**The task**
Return the first line, the line containing "return plane * (flange + post)", and every line between them, exactly as they stand.
___ Material provided
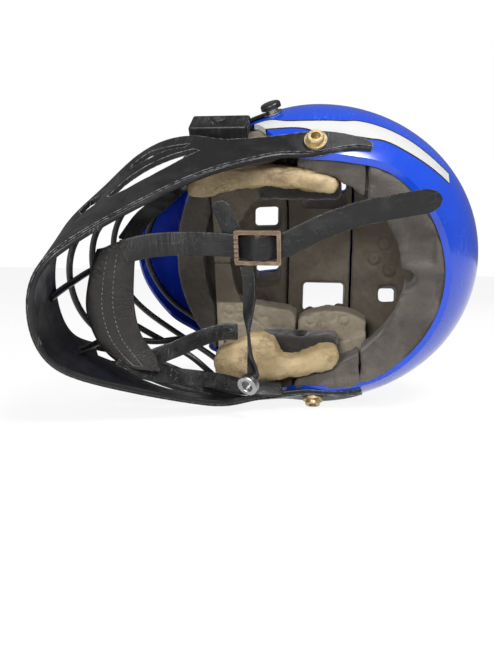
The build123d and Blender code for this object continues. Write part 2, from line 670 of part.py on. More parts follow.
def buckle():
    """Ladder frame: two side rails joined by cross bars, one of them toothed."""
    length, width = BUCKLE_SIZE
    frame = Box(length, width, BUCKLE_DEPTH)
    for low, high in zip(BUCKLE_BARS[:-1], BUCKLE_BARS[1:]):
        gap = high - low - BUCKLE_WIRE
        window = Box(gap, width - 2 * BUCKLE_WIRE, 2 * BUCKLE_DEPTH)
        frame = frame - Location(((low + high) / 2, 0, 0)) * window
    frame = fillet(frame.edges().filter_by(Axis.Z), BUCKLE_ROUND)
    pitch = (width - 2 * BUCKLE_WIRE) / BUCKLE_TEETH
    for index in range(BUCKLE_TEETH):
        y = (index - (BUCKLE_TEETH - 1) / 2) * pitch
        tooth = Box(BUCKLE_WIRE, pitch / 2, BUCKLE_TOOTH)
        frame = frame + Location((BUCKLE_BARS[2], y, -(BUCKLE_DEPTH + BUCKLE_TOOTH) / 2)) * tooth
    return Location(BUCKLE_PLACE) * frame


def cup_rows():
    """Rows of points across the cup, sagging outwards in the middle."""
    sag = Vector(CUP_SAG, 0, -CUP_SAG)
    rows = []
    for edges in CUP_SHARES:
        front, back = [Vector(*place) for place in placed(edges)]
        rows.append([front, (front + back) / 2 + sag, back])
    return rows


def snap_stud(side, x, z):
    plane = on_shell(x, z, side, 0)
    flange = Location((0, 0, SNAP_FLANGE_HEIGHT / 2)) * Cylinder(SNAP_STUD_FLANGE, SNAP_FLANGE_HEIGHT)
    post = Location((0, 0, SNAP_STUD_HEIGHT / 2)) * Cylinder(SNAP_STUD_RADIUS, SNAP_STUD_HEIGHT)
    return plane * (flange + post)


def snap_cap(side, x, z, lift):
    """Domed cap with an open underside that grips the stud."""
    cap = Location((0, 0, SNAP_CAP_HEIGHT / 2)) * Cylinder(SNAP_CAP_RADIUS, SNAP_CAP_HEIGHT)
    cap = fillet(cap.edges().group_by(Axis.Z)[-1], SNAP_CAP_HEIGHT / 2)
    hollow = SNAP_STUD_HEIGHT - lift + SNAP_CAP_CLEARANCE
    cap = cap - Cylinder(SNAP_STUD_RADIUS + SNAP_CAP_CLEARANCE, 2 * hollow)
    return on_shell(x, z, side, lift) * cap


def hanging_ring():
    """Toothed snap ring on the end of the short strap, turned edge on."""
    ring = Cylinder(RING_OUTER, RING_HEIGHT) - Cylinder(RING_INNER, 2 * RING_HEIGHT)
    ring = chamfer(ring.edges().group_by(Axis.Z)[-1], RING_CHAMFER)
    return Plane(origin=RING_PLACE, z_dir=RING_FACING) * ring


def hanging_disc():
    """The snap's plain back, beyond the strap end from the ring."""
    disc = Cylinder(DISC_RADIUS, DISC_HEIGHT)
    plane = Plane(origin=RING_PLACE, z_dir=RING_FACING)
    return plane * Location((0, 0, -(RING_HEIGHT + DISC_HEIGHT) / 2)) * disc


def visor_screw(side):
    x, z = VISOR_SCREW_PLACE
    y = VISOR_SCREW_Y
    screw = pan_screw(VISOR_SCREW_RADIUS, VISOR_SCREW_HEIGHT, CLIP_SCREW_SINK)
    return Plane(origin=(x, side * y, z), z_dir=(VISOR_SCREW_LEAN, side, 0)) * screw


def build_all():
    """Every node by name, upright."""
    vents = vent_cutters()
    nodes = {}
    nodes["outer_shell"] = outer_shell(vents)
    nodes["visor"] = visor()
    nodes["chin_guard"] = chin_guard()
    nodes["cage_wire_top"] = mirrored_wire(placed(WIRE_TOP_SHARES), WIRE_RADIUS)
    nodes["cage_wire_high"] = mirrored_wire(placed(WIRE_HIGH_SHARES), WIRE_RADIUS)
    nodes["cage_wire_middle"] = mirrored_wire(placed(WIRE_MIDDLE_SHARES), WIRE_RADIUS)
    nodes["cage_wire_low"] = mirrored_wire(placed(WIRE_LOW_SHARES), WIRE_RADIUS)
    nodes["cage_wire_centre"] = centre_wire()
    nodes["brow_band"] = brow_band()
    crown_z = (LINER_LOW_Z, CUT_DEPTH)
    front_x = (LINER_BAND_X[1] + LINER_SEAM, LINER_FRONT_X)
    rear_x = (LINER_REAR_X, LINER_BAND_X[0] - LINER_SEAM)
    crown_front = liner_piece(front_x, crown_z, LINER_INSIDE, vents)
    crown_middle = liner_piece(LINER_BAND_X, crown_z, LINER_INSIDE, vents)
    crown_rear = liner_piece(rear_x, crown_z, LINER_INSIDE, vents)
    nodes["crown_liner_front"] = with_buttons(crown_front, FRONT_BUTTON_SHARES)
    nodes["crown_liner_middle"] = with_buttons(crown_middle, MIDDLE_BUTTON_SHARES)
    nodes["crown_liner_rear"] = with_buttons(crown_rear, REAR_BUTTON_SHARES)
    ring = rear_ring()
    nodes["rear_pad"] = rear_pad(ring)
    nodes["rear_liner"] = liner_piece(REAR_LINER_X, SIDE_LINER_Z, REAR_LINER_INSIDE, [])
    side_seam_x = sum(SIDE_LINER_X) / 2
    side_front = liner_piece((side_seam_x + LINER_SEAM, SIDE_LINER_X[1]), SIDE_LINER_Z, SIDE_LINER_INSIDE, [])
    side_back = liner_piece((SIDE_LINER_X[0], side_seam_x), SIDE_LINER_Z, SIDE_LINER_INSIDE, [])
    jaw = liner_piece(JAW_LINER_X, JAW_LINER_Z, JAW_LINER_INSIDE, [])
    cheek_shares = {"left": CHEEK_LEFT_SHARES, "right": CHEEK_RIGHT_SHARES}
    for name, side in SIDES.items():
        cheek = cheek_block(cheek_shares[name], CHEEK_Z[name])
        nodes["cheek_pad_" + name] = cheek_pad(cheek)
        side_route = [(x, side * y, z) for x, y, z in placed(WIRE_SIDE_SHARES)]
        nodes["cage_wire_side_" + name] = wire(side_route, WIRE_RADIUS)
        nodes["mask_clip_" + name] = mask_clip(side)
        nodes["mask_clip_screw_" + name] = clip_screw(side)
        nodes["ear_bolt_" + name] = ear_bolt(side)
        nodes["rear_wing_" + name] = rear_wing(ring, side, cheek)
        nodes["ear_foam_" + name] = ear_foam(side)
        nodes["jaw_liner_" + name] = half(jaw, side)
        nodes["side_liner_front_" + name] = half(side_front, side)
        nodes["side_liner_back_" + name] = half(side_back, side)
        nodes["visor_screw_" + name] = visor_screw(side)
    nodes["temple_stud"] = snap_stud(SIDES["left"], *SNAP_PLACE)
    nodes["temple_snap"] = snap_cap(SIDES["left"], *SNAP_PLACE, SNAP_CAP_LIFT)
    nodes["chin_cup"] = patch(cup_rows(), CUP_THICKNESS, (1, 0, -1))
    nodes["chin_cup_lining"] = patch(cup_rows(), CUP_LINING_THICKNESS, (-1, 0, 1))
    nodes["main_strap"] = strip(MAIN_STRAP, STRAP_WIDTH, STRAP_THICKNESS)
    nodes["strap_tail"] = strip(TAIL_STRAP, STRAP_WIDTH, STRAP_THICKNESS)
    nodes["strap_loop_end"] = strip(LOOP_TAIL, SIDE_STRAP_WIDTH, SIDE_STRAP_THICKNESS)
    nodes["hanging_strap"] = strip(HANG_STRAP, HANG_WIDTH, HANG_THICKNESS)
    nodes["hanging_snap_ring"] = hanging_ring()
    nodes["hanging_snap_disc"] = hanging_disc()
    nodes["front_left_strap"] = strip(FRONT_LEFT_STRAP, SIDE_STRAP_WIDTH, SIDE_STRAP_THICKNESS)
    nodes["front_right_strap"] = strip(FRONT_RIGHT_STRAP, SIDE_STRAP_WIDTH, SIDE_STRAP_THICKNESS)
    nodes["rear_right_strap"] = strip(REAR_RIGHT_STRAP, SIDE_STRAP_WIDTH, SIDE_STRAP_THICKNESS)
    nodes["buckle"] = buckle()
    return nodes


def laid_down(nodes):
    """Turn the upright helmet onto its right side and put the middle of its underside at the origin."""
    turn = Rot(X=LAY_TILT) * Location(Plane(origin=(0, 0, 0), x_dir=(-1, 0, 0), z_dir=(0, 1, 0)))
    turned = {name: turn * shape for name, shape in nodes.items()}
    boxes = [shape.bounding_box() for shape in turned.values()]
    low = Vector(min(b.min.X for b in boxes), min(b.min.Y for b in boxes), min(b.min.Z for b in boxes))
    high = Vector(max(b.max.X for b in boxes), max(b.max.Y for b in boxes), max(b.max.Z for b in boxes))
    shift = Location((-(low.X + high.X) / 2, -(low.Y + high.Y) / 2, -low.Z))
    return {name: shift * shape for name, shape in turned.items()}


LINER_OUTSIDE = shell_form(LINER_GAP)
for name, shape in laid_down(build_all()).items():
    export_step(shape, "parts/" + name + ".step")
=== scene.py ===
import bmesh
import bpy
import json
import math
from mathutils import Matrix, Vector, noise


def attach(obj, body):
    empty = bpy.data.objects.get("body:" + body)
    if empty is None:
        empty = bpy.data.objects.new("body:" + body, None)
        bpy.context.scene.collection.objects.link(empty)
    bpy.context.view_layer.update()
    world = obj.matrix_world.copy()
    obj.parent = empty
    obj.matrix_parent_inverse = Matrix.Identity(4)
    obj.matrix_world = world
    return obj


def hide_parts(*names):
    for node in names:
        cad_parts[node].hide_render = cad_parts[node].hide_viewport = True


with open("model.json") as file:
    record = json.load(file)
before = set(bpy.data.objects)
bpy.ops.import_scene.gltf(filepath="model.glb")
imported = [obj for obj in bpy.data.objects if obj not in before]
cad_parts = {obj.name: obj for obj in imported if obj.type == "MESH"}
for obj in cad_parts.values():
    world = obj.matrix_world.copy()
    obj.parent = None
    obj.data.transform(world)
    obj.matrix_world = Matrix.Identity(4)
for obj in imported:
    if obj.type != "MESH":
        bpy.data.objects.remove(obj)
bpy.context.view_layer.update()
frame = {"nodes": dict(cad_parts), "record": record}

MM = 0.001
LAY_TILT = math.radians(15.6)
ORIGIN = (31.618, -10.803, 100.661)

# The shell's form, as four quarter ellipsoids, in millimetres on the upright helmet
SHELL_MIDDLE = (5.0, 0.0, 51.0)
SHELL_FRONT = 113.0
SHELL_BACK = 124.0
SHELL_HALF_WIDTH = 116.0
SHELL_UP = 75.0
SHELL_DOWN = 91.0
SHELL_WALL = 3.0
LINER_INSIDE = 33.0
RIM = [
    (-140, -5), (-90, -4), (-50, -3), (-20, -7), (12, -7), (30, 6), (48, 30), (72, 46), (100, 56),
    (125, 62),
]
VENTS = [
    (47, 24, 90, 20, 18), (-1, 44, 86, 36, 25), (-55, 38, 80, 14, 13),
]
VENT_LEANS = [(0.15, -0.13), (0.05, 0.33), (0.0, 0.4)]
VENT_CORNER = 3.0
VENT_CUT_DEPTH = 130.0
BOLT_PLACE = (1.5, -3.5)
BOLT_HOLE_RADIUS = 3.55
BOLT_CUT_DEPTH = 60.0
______
**Solved exercise**
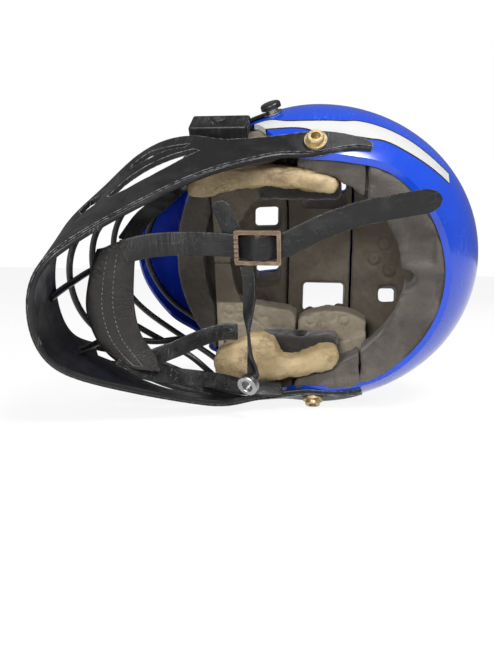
The build123d and Blender code for this object continues. Write part 2, from line 670 of part.py on. More parts follow.
def buckle():
    """Ladder frame: two side rails joined by cross bars, one of them toothed."""
    length, width = BUCKLE_SIZE
    frame = Box(length, width, BUCKLE_DEPTH)
    for low, high in zip(BUCKLE_BARS[:-1], BUCKLE_BARS[1:]):
        gap = high - low - BUCKLE_WIRE
        window = Box(gap, width - 2 * BUCKLE_WIRE, 2 * BUCKLE_DEPTH)
        frame = frame - Location(((low + high) / 2, 0, 0)) * window
    frame = fillet(frame.edges().filter_by(Axis.Z), BUCKLE_ROUND)
    pitch = (width - 2 * BUCKLE_WIRE) / BUCKLE_TEETH
    for index in range(BUCKLE_TEETH):
        y = (index - (BUCKLE_TEETH - 1) / 2) * pitch
        tooth = Box(BUCKLE_WIRE, pitch / 2, BUCKLE_TOOTH)
        frame = frame + Location((BUCKLE_BARS[2], y, -(BUCKLE_DEPTH + BUCKLE_TOOTH) / 2)) * tooth
    return Location(BUCKLE_PLACE) * frame


def cup_rows():
    """Rows of points across the cup, sagging outwards in the middle."""
    sag = Vector(CUP_SAG, 0, -CUP_SAG)
    rows = []
    for edges in CUP_SHARES:
        front, back = [Vector(*place) for place in placed(edges)]
        rows.append([front, (front + back) / 2 + sag, back])
    return rows


def snap_stud(side, x, z):
    plane = on_shell(x, z, side, 0)
    flange = Location((0, 0, SNAP_FLANGE_HEIGHT / 2)) * Cylinder(SNAP_STUD_FLANGE, SNAP_FLANGE_HEIGHT)
    post = Location((0, 0, SNAP_STUD_HEIGHT / 2)) * Cylinder(SNAP_STUD_RADIUS, SNAP_STUD_HEIGHT)
    return plane * (flange + post)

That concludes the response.